2) THIS IS WHAT FREE SPEECH LOOKS LIKE

mosque_sign.jpg

Freedom of speech doesn’t mean a lot if all it does is protect the popular expression. This is what it looks like near Buffalo, New York, where man objects to a mosque next door. He doesn’t object to the religion per se. He objects to its bright lights and the mosque’s refusal to put up a six-foot-high fence to screen its property.

“I would really think it’s an incitement of hatred against Muslims,” a member of the mosque’s board said.

“The place is too close. I don’t care what people think. It doesn’t matter what people think,” the homeowner told the Buffalo News. “This is a way to get answers now. I get none from the town. The intent was to catch the eye of the people who I have a problem with.”

3) THE GRAND CANYON TOUR

Rocketman Yves Rossy has made his first flight in the U.S., flying over the Grand Canyon strapped to wings and a rocket motor.

4) THE ACHIEVEMENT GAP UP CLOSE

Tim Gihring, a volunteer in a public school in an impoverished Minneapolis neighborhood, couldn’t possibly have penned a more depressing commentary on the reality of public schools. Kids don’t care. Parents don’t care. And people are doing everything they can to pretend the only thing poor students lack is better teachers.

I had other students like him — boys who wrote poems to fathers who had died of bullets or drugs. They would often want me to write out their work for them, as they recited, since they were terrible at spelling. If I refused, they’d refuse to talk, as though I was being petty. They had nothing; couldn’t I, who had everything, do them this one thing?

When I asked them about their future, many would say they wanted to be millionaires, as if that was a career. One asked how much money I made as a journalist and laughed when I told him; he never took me seriously again.

In a sense, the reformers are right: Teachers are often the most important people in these kids’ lives — no one else is helping. But I felt these kids slipping from my grasp one by one, even when they were sitting right in front of me. Stronger forces were pulling us apart: homelessness, depression, in utero setbacks, lack of parents or computers or transportation. Everything that had nothing to do with school had everything to do with school. When we did make progress, when our eyes would meet and we would acknowledge a moment of achievement, it always felt ephemeral, in passing, as though we were glimpsing each other across a great and growing chasm.
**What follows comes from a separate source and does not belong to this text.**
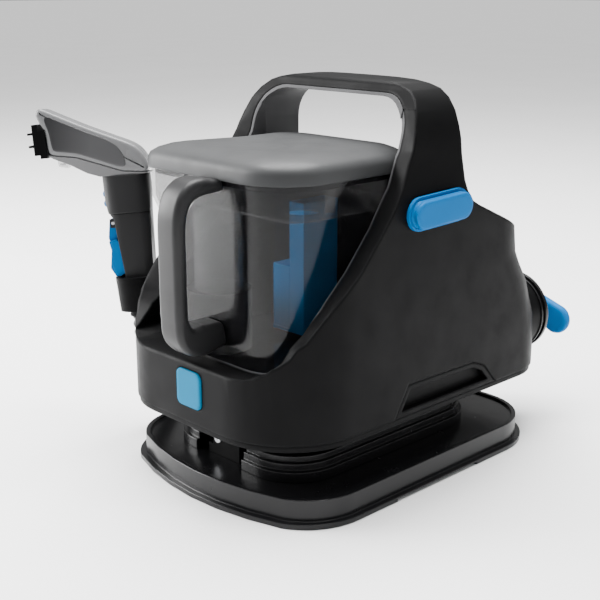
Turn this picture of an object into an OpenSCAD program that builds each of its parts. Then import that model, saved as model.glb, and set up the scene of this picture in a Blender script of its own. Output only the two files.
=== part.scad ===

It’s unlikely you’ll see Gihring in ads that’ve been unveiled to recruit teachers to replace the baby boomer teachers who are expected to retire soon. The Fargo Forum reports the ads are intended to show that one teacher can make a difference.

5) BRUSSEL-SPROUT-SIZE HAIL

Judging by last night’s coverage of the storms, my suggestion to use vegetables to characterize the size of hail — asparagus tips, for example — has not yet taken root. It’s always the same, golfballs and baseballs. Dale Connelly wonders why other sports are left out…

But I wonder – is that our entire athletico-spherical vocabulary? What about handballs? Raquetballs? I’ve never heard a weather forecaster try to parse relative hardness of hail, though it does vary. If your job is to encourage people to take cover, you would naturally go with the most impressive choice and baseballs and billiard balls are more motivational than tennis balls.

A lacrosse ball is smaller around (7.5 inches) than a baseball (9 inches), could offer a useful distinction, but you never hear meteorologists talk about “lacrosse ball sized hail’. I assume In England and India a handy frame of reference would be “Hail the size of cricket balls.” Try that over here and people would be confused. Cricket balls? Aren’t they very, very tiny?

The storm chasers, of course, were out…

TODAY’S QUESTION

A survey by Consumer Reports finds that 7.5 million Facebook users are under the network’s minimum age of 13. More than 5 million are under age 10. The survey also finds that millions of Americans have been victimized in some way via social networks. Today’s Question: What can be done to ensure the safety of young people online?

WHAT WE’RE DOING

This is the last 5×8 of the week. I’m burning up some vacation time tomorrow and Friday.

Meanwhile, we’re still in a membership drive so some of this programming has been previously broadcast. The uninterrupted versions can be found online.

Midmorning (9-11 a.m.) – First hour: Excerpts from conversations with three well-known musicians who have also written books.

Second hour: Revisiting Jane Eyre.

Midday (11 a.m. – 1 p.m.) – Both hours: Garrison Keillor, speaking Tuesday night at the annual University of Minnesota Libraries Annual Dinner.

Talk of the Nation (1-3 p.m.) – First hour: Political chatter with NPR’s political editor.

Second hour: Trans-racial adoption.

All Things Considered (3-6:30 p.m.) – According to the latest jobs report, the number of people in the U.S. who have been unemployed for more than 27 weeks is still quite high– 5.8 million. They make up about 43 percent of the country’s unemployed. Economists say that it used to be that the long term unemployed were people who could afford to stay out of work without grabbing the first thing offered. But with so many people hit by layoffs, there are lots of people in that boat for reasons beyond their control. Still, there are a few groups that are most likely to be unemployed long term: minorities, older workers, and people with low education levels. Baxter looks at some of the negative implications of long term unemployment for the individual and the broader economy. MPR’s Annie Baxter will report.

Pillsbury House Theater mounts a production of “In the Red And Brown Water” at the Guthrie. Actors say the play about a young female athlete caught on Katrina breaks theatrical stereotypes about African Americans. MPR’s Euan Kerr will report.